Agora que sou avô, percebo o bem imenso que é ter um avô, que é ter uma avó.

Percebo que há dois tempos diferentes na vida familiar: o tempo dos pais e o tempo dos avós, o tempo da educação e o tempo da contemplação, o tempo do trabalho, da luta pela vida e o tempo do repouso, da comunicação e da ternura intrafamiliar.
Também eu tenho ainda a lembrança da vivência com os meus avós, sobretudo com a minha avó. Parecia-me a criatura mais doce que havia na terra. Já teria uma certa idade, mas eu nunca lhe contei os anos, nem, em momento algum, pensei que fosse velha. Era simplesmente a minha avó.
Quando ia a casa dela, o seu primeiro gesto, mesmo antes de me dar um beijo, era abrir a arca de madeira sobre a qual havia sempre um vaso de flores com as cores das estações do ano, que pousava sobre um paninho de renda, que ela tinha bordado quando era jovem, e já sabia que me iria oferecer uma guloseima: uma “galheta”, que mandava vir de Espanha, uma filhós, uma cavaca ou um pedaço de bolo que sabia a azeite e a erva doce.
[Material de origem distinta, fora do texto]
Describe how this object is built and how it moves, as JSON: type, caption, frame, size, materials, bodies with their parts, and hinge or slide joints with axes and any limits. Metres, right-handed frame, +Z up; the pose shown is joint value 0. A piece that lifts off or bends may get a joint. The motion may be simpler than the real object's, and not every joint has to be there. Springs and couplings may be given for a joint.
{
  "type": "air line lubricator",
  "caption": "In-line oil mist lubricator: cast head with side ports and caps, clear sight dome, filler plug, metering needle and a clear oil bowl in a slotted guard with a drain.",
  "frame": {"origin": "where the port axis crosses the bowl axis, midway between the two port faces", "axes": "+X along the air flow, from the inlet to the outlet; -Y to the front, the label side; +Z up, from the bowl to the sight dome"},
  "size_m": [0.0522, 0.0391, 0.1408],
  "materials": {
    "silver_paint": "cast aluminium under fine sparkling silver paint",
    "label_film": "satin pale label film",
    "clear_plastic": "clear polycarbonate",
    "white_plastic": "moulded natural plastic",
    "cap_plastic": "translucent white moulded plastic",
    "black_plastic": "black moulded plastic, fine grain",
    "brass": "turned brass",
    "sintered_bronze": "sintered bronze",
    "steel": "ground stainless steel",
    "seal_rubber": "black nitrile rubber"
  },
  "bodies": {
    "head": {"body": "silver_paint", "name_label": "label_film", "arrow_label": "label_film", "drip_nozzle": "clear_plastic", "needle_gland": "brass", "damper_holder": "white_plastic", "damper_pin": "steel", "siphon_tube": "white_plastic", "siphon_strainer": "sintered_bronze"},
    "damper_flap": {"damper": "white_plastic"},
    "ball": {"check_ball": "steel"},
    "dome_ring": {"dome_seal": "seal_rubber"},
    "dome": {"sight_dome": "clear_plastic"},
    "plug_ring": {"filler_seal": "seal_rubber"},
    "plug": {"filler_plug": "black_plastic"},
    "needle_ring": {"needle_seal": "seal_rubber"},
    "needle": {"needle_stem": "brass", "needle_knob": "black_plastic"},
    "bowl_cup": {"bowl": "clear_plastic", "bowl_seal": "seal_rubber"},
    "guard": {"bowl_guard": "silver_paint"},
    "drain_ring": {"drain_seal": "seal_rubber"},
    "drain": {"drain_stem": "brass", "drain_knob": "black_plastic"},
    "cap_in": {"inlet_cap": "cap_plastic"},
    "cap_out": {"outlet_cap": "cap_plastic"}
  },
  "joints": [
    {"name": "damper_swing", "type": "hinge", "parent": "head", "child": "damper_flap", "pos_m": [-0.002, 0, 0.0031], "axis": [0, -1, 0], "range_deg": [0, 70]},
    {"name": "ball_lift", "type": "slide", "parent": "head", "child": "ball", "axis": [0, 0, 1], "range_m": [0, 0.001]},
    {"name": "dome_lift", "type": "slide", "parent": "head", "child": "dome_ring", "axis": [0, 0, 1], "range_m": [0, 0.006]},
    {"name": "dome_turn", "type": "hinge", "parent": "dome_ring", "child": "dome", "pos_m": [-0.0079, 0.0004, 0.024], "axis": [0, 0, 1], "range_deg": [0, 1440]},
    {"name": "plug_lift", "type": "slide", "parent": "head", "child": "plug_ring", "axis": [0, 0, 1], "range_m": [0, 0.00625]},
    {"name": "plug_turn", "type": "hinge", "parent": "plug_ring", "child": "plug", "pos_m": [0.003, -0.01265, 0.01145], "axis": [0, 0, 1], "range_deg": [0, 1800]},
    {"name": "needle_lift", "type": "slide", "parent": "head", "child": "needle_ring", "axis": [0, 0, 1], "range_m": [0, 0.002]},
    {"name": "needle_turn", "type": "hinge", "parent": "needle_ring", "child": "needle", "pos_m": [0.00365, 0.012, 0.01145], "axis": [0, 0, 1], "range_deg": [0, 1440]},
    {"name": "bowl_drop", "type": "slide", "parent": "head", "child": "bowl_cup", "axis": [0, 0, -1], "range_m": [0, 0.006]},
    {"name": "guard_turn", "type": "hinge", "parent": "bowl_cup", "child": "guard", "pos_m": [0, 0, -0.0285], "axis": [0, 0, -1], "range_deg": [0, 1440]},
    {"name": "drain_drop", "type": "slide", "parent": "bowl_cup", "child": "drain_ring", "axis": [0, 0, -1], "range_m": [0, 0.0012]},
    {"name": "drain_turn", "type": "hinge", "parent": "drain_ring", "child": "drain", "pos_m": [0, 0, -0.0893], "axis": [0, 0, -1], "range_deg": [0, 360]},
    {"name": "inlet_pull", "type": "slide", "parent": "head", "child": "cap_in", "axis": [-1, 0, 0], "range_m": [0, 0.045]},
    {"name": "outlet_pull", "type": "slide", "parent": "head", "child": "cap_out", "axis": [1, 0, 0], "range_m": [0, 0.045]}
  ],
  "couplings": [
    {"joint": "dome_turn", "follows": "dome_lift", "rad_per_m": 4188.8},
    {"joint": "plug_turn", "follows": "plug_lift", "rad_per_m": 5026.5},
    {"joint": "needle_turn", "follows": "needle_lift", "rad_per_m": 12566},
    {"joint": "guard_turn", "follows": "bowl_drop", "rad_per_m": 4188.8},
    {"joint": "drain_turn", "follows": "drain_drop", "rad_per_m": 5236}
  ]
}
Por vezes, recebia rebuçados com sabor a caramelo ou a café, mas avisava-me antes: tens de os ir chupando que se colam muito aos dentes, para não os estragares!
E colocava-me ao colo e ali ficávamos um tempo infindo porque não se cansava de ouvir coisas que já lhe tinha dito mil vezes, mas ela nunca me fazia notar que já lhas tinha dito. Por vezes, acariciava-lhe o rosto, gostava de sentir a pele rugosa e arrancava-lhe um ou outro pelo que sobressaia da sua barba. Nunca me perguntava se já tinha feito os trabalhos escolares, como os meus pais. No tempo da primavera queria saber se já tinha descoberto algum ninho e recomendava-me para não tirar os passarinhos do ninho como faziam alguns meninos da aldeia. E eu gostava tanto de ter passarinhos em casa...
A minha avó queria saber quem eram os meus amiguinhos na escola. E dava-lhe informações sobre os jogos que fazíamos no terreiro das Eiras. Quando lhe falava do jogo do pião, oferecia-se para me tecer uma baraça com os fios de algodão que lhe sobravam do tear. Punha-me de sobreaviso sobre a maneira como os mais velhos tentavam enganar os mais novos, no fim da escola.
— Nunca vás com eles para apanhar os nárrios.
— Não, não, minha avó.
Na minha mentalidade de criança nem sabia o que eram os nárrios, mas percebia que não poderia acompanhar os mais velhos, mas, pensava eu, quando for um pouco mais crescido, também gostaria de dizer aos mais novinhos para irmos aos nárrios. Gostaria de, ao menos ver um nárrio em pele e osso, mesmo se não existissem.
Só conheci uma avó, a avó materna. Não posso imaginar como poderia ter sido com a minha outra avó. Já fiquei contente de ter conhecido uma que dela guardo muitas saudades.
Agora com os meus netos, noto a riqueza da afeição conseguida ao contactar uma e outra avó.
Conviver com os avós é como frequentar uma segunda escola. É como saborear um segundo mundo que se descobre, o da ternura, o da atenção partilhada, o da meiguice que tanta falta nos fazem.